Quote the material below exactly as written, from the first line to the line that holds "maple board's own", endpoints included.

# # # # #

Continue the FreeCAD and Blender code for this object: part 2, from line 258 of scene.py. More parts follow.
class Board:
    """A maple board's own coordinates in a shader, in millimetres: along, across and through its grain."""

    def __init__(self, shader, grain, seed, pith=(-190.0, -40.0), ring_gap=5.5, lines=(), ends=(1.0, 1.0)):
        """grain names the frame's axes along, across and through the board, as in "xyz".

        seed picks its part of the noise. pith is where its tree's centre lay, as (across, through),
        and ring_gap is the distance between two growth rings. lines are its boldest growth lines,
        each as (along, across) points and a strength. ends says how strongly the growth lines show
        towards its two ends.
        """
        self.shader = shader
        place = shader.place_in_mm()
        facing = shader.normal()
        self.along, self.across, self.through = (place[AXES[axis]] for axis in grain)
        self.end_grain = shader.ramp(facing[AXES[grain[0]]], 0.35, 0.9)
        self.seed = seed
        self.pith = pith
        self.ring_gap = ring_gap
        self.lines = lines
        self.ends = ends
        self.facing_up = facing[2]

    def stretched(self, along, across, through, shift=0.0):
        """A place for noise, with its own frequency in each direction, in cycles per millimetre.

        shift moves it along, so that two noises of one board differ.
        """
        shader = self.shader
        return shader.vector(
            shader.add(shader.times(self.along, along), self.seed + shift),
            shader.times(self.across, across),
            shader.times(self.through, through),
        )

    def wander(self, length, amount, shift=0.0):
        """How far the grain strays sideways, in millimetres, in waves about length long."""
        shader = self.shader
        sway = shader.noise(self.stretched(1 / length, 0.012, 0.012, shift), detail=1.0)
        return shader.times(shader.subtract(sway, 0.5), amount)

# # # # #

EXERCISE RESPONSE.
Continue the FreeCAD and Blender code for this object: part 2, from line 258 of scene.py. More parts follow.
class Board:
    """A maple board's own coordinates in a shader, in millimetres: along, across and through its grain."""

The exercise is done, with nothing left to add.